Hi,
some time ago I tried using Intel i350 with Debian Wheezy:
yyyy@xxxx:~/igb-5.2.9.4/src$ uname -a
Linux xxxx 3.2.0-4-amd64 #1 SMP Debian 3.2.63-2+deb7u1 x86_64 GNU/Linux
yyyy@xxxx:/home/yyyy/igb-5.2.9.4/src# modinfo igb
filename: /lib/modules/3.2.0-4-amd64/kernel/drivers/net/igb/igb.ko
version: 5.2.9.4
license: GPL
description: Intel(R) Gigabit Ethernet Network Driver
author: Intel Corporation, <e1000-devel@lists.sourceforge.net>
srcversion: E377200391EBF74638FEDA2
yyyy@xxxx:/home/yyyy/igb-5.2.9.4/src# ip -V
ip utility, iproute2-ss140804
I was using bonding in 802.3ad mode for bonding with an Extreme-Networks switch. I had 2 similar servers, with identical configuration. Old one was using old e1000 interfaces with 802.3ad bonding, l3+l4 hash. New one was using I350-T2 dual port adapter with the same configuration. No Virtual Machines. Issue was on I350 around 20% packets to/from some random source/destination IPs were dropped. Servers were actually cloned so I'm certain there was no misconfiguration. I've tried disabling anti spoof check (
) but no luck, it doesn't work on my iproute2 and kernel (has this been fixed yet?). Any hints how to compile driver without anti spoof? Did anyone experienced similar symptoms?

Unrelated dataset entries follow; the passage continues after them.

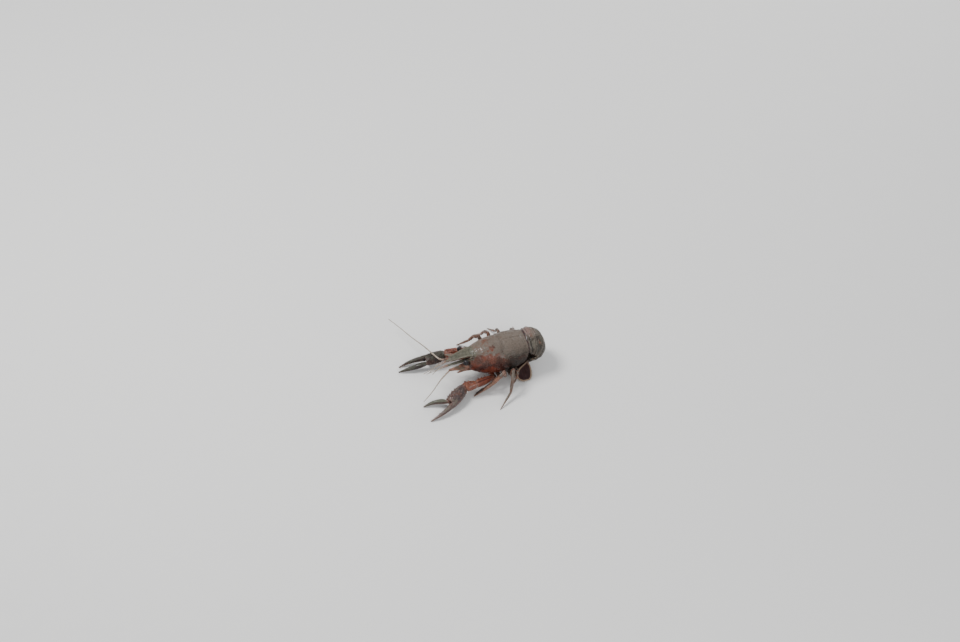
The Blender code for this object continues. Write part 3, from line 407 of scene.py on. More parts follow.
def node_group(name, inputs, outputs):
    """An empty shader group with its inputs, as (kind, name, default), and outputs, as (kind, name)."""
    group = bpy.data.node_groups.new(name, "ShaderNodeTree")
    for kind, label, default in inputs:
        socket = group.interface.new_socket(label, in_out="INPUT", socket_type=f"NodeSocket{kind}")
        socket.default_value = default
    for kind, label in outputs:
        group.interface.new_socket(label, in_out="OUTPUT", socket_type=f"NodeSocket{kind}")
    return group, group.nodes.new("NodeGroupInput"), group.nodes.new("NodeGroupOutput")


def add(tree, kind, **values):
    """A new node with its properties set."""
    node = tree.nodes.new(kind)
    for key, value in values.items():
        setattr(node, key, value)
    return node


def math_node(tree, operation, first, second=None, third=None, clamp=False):
    node = add(tree, "ShaderNodeMath", operation=operation, use_clamp=clamp)
    for socket, value in zip(node.inputs, (first, second, third)):
        if value is None:
            continue
        if isinstance(value, (int, float)):
            socket.default_value = value
        else:
            tree.links.new(value, socket)
    return node.outputs[0]


def mixed(tree, factor, first, second):
    """Mixes two colours, each a socket or three numbers."""
    node = add(tree, "ShaderNodeMix", data_type="RGBA")
    for socket, value in ((node.inputs[0], factor), (node.inputs[6], first), (node.inputs[7], second)):
        if isinstance(value, (int, float)):
            socket.default_value = value
        elif isinstance(value, bpy.types.NodeSocket):
            tree.links.new(value, socket)
        else:
            socket.default_value = (*value, 1.0)
    return node.outputs[2]


def scaled(tree, colour_socket, factor):
    """A colour made lighter or darker by a factor."""
    node = add(tree, "ShaderNodeVectorMath", operation="SCALE")
    tree.links.new(colour_socket, node.inputs[0])
    tree.links.new(factor, node.inputs["Scale"])
    return node.outputs[0]


def toned(tree, result, mask, strength, tone):
    """A colour with a tone laid over it where a mask says, at a strength."""
    return mixed(tree, math_node(tree, "MULTIPLY", mask, strength), result, tone)


def stepped(tree, value, low, high, to_low=0.0, to_high=1.0):
    """Eases a value from one range to another."""
    node = add(tree, "ShaderNodeMapRange", interpolation_type="SMOOTHSTEP")
    tree.links.new(value, node.inputs["Value"])
    ranges = {"From Min": low, "From Max": high, "To Min": to_low, "To Max": to_high}
    for label, number in ranges.items():
        node.inputs[label].default_value = number
    return node.outputs["Result"]


def object_place(tree):
    return add(tree, "ShaderNodeTexCoord").outputs["Object"]


def noise(tree, place, size, detail=3.0, roughness=0.55, warp=0.0):
    """A noise value with features of about the given size in metres."""
    node = add(tree, "ShaderNodeTexNoise", noise_dimensions="3D")
    tree.links.new(place, node.inputs["Vector"])
    node.inputs["Scale"].default_value = 1.0 / size
    node.inputs["Detail"].default_value = detail
    node.inputs["Roughness"].default_value = roughness
    node.inputs["Distortion"].default_value = warp
    return node.outputs["Fac"]


def cells(tree, place, size):
    """Distance from the middle of each of many small cells."""
    node = add(tree, "ShaderNodeTexVoronoi", feature="F1")
    tree.links.new(place, node.inputs["Vector"])
    node.inputs["Scale"].default_value = 1.0 / size
    return node.outputs["Distance"]


def attribute(tree, name):
    node = add(tree, "ShaderNodeAttribute", attribute_type="GEOMETRY", attribute_name=name)
    return node.outputs["Fac"]


def make_mottle_group():
    """Three colours broken up in large clouds and small flecks, as in living shell."""
    group, start, end = node_group(
        "Shell mottle",
        [("Color", "Main", (0.3, 0.1, 0.05, 1.0)), ("Color", "Second", (0.2, 0.1, 0.05, 1.0)),
         ("Color", "Fleck", (0.1, 0.03, 0.02, 1.0)), ("Float", "Second share", 0.5)],
        [("Color", "Colour")])
    place = object_place(group)
    clouds = noise(group, place, 5.5 * MM, 4.0, 0.6, 0.6)
    lean = math_node(group, "MULTIPLY_ADD", start.outputs["Second share"], 0.55, 0.22)
    edge = math_node(group, "SUBTRACT", lean, clouds)
    cloud_mask = stepped(group, edge, -0.10, 0.10)
    base = mixed(group, cloud_mask, start.outputs["Main"], start.outputs["Second"])
    flecks = noise(group, place, 0.75 * MM, 3.0, 0.7, 0.3)
    fleck_mask = stepped(group, flecks, 0.55, 0.72)
    soft = math_node(group, "MULTIPLY", fleck_mask, 0.75)
    result = mixed(group, soft, base, start.outputs["Fleck"])
    tint = stepped(group, noise(group, place, 2.1 * MM, 2.0), 0.3, 0.7, 0.80, 1.18)
    group.links.new(scaled(group, result, tint), end.inputs["Colour"])
    return group


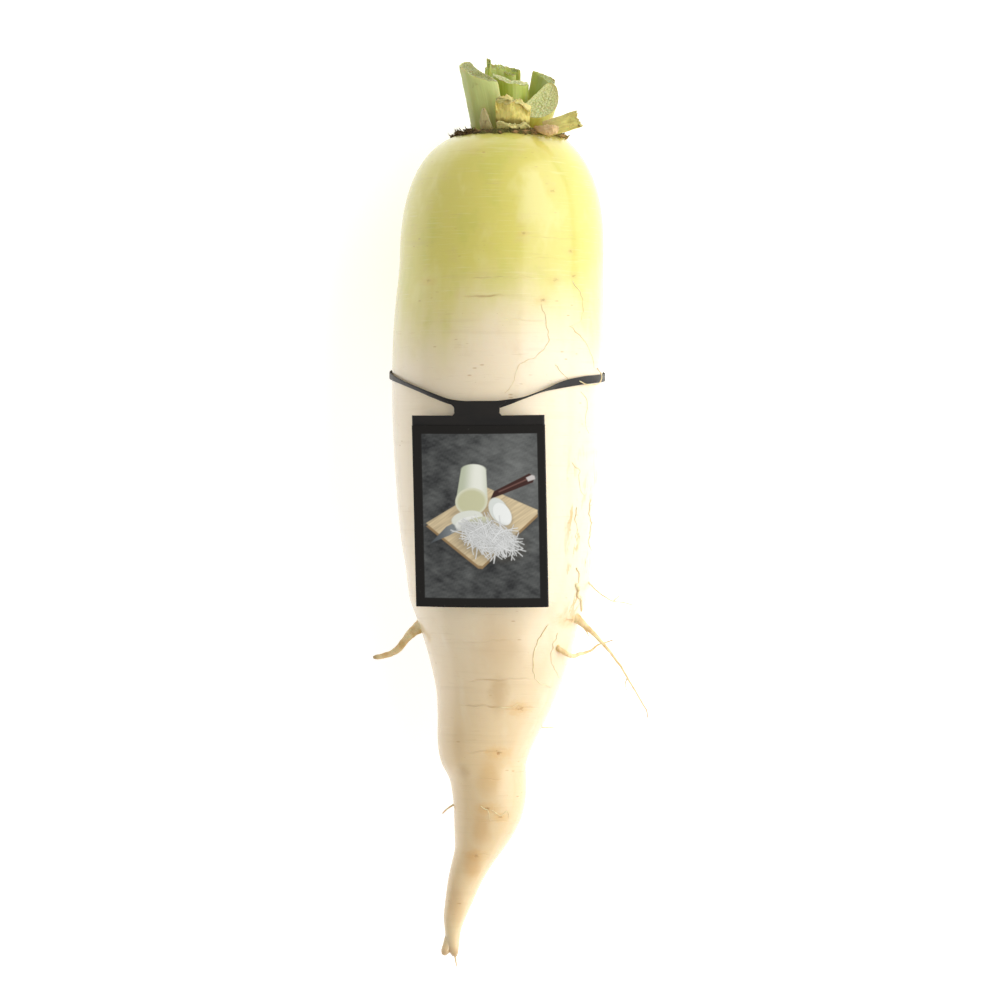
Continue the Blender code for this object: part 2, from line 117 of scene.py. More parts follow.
def add_piece(name, shells, finish, slot, nodes=(), **attributes):
    """One smooth object of closed shells. Each is a grid (rows, columns, 3): its columns go round, its ends are capped.

    Each attribute holds one array for each shell: (rows, columns) of numbers, or (rows, columns, 3 or 4).
    """
    vertices, faces, first = [], [], 0
    for points in shells:
        rows, around = points.shape[:2]
        quads = grid_faces(rows, around, first)
        near = first + np.arange(around)[::-1]
        far = first + (rows - 1) * around + np.arange(around)
        if inside_out(points):
            quads, near, far = quads[:, ::-1], near[::-1], far[::-1]
        faces += quads.tolist() + [near.tolist(), far.tolist()]
        vertices.append(points.reshape(-1, 3))
        first += rows * around
    mesh = bpy.data.meshes.new(name)
    mesh.from_pydata(np.concatenate(vertices), [], faces)
    for key, arrays in attributes.items():
        if key == "ink":
            layer = mesh.attributes.new(key, "FLOAT_COLOR", "POINT").data
            values = np.concatenate([a.reshape(-1, 3) for a in arrays])
            layer.foreach_set("color", np.hstack([values, np.ones((len(values), 1))]).ravel())
        elif arrays[0].ndim == 3:
            layer = mesh.attributes.new(key, "FLOAT_VECTOR", "POINT").data
            layer.foreach_set("vector", np.concatenate([a.reshape(-1, 3) for a in arrays]).ravel())
        else:
            layer = mesh.attributes.new(key, "FLOAT", "POINT").data
            layer.foreach_set("value", np.concatenate([a.ravel() for a in arrays]))
    mesh.shade_smooth()
    mesh.materials.append(finish)
    mesh.update()
    piece = bpy.data.objects.new(name, mesh)
    bpy.context.scene.collection.objects.link(piece)
    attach(piece, "root")
    if nodes:
        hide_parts(*nodes)


def sweep(middles, radii, around):
    """Rings carried along a path: a circle of each radius, square to the path.

    The side direction starts at +Z. It is carried from ring to ring by taking away its part along the path, so it
    doesn't spin.
    """
    ways = unit(np.gradient(middles, axis=0))
    side = np.array([0.0, 0.0, 1.0])
    sides = []
    for way in ways:
        side = unit(side - way * (side @ way))
        sides.append(side)
    sides = np.array(sides)
    ups = np.cross(ways, sides)
    angle = np.arange(around) * TURN / around
    radii = np.reshape(radii, (-1, 1, 1))
    across = np.cos(angle)[None, :, None] * sides[:, None] * radii
    return middles[:, None] + across + np.sin(angle)[None, :, None] * ups[:, None] * radii


# ---------------------------------------------------------------- shader maths


def tint(red, green, blue):
    """Linear colour of display values from 0 to 255."""
    return tuple(((c / 255 + 0.055) / 1.055) ** 2.4 if c > 10 else c / 255 / 12.92 for c in (red, green, blue))


class Value:
    """A number that varies over the surface. Arithmetic on it adds Math nodes."""

    def __init__(self, paint, socket):
        self.paint, self.socket = paint, socket

    def _math(self, operation, *others):
        inputs = dict(enumerate((self, *others)))
        return self.paint.node("ShaderNodeMath", {"operation": operation}, inputs)

    def __add__(self, other):
        return self._math("ADD", other)

    def __sub__(self, other):
        return self._math("SUBTRACT", other)

    def __mul__(self, other):
        return self._math("MULTIPLY", other)

    def __truediv__(self, other):
        return self._math("DIVIDE", other)

    def __neg__(self):
        return self._math("MULTIPLY", -1.0)

    def __abs__(self):
        return self._math("ABSOLUTE")

    def __rsub__(self, other):
        return (-self)._math("ADD", other)

    __radd__, __rmul__ = __add__, __mul__

    def over(self, other):
        return self._math("MAXIMUM", other)

    def rise(self, low, high):
        """0 below low, 1 above high, and an S curve between them; low may be the larger one."""
        settings = {"interpolation_type": "SMOOTHSTEP", "clamp": True}
        ends = (0.0, 1.0)
        if low > high:
            low, high, ends = high, low, (1.0, 0.0)
        inputs = {0: self, 1: low, 2: high, 3: ends[0], 4: ends[1]}
        return self.paint.node("ShaderNodeMapRange", settings, inputs)


def highest(values):
    """The largest of several Values at each place."""
    return functools.reduce(Value.over, values)


class Paint:
    """One material: its Principled shader and the nodes that feed it."""

    def __init__(self, name, **constants):
        self.material = bpy.data.materials.new(name)
        self.material.use_nodes = True
        self.tree = self.material.node_tree
        self.shader = self.tree.nodes["Principled BSDF"]
        for key, value in constants.items():
            self.shader.inputs[key.replace("_", " ")].default_value = value

    def node(self, kind, settings, inputs, output=0):
        """Adds a node: its settings are set first, then each input's value or link. Gives one output as a Value."""
        made = self.tree.nodes.new(kind)
        for key, value in settings.items():
            setattr(made, key, value)
        for key, value in inputs.items():
            self.feed(made.inputs[key], value)
        return Value(self, made.outputs[output])

    def feed(self, socket, value):
        if isinstance(value, Value):
            self.tree.links.new(value.socket, socket)
        elif isinstance(value, (tuple, list)) and len(value) == 3 and socket.type == "RGBA":
            socket.default_value = (*value, 1.0)
        else:
            socket.default_value = value

    def place(self):
        """The model's own coordinates, in millimetres."""
        metres = self.node("ShaderNodeTexCoord", {}, {}, "Object")
        return self.node("ShaderNodeVectorMath", {"operation": "SCALE"}, {0: metres, 3: 1000.0})

    def attribute(self, name, output="Fac"):
        return self.node("ShaderNodeAttribute", {"attribute_name": name}, {}, output)

    def parts(self, vector):
        made = self.tree.nodes.new("ShaderNodeSeparateXYZ")
        self.feed(made.inputs[0], vector)
        return [Value(self, socket) for socket in made.outputs]

    def joined(self, x, y, z=0.0):
        return self.node("ShaderNodeCombineXYZ", {}, {0: x, 1: y, 2: z})

    def noise(self, vector, size, stretch=(1, 1, 1), detail=3.0, roughness=0.5, shift=0.0):
        """Fractal noise from 0 to 1 whose blotches are about this many millimetres across, times the stretch."""
        scale = tuple(1 / (size * s) for s in stretch)
        inputs = {"Vector": vector, "Scale": scale, "Location": (shift, shift * 0.7, shift * 1.3)}
        scaled = self.node("ShaderNodeMapping", {}, inputs)
        inputs = {"Vector": scaled, "Scale": 1.0, "Detail": detail, "Roughness": roughness}
        return self.node("ShaderNodeTexNoise", {}, inputs, "Fac")

    def cells(self, vector, size, stretch=(1, 1, 1)):
        """Distance to the nearest of scattered points that are about this far apart."""
        scale = tuple(1 / (size * s) for s in stretch)
        scaled = self.node("ShaderNodeMapping", {}, {"Vector": vector, "Scale": scale})
        return self.node("ShaderNodeTexVoronoi", {}, {"Vector": scaled, "Scale": 1.0}, "Distance")

    def mix(self, factor, a, b):
        return self.node("ShaderNodeMix", {"data_type": "RGBA"}, {0: factor, 6: a, 7: b}, 2)

    def finish(self, colour, roughness, height, coat=None):
        """Feeds the shader. height is in millimetres of relief."""
        self.feed(self.shader.inputs["Base Color"], colour)
        self.feed(self.shader.inputs["Roughness"], roughness)
        if coat is not None:
            self.feed(self.shader.inputs["Coat Weight"], coat)
        bump = self.node("ShaderNodeBump", {}, {"Height": height, "Distance": MM, "Strength": 1.0})
        self.feed(self.shader.inputs["Normal"], bump)
        return self.material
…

In the end the fix was not to use bonding at all. While using 2 separate ports on this I350-T2 adapter, with the same VLANs, the same IPs - everything works flawless. This is why I assume a problem with igb driver on I350-T2 using bonding (with VLANs).
UPDATE: actually I've found Latest Flexible Port Partitioning Paper is now available. Learn about QoS and SR-IOV! which confirms there's an issue with 802.3ad. Can anyone give me a hint how to compile igb driver without anti spoofing feature?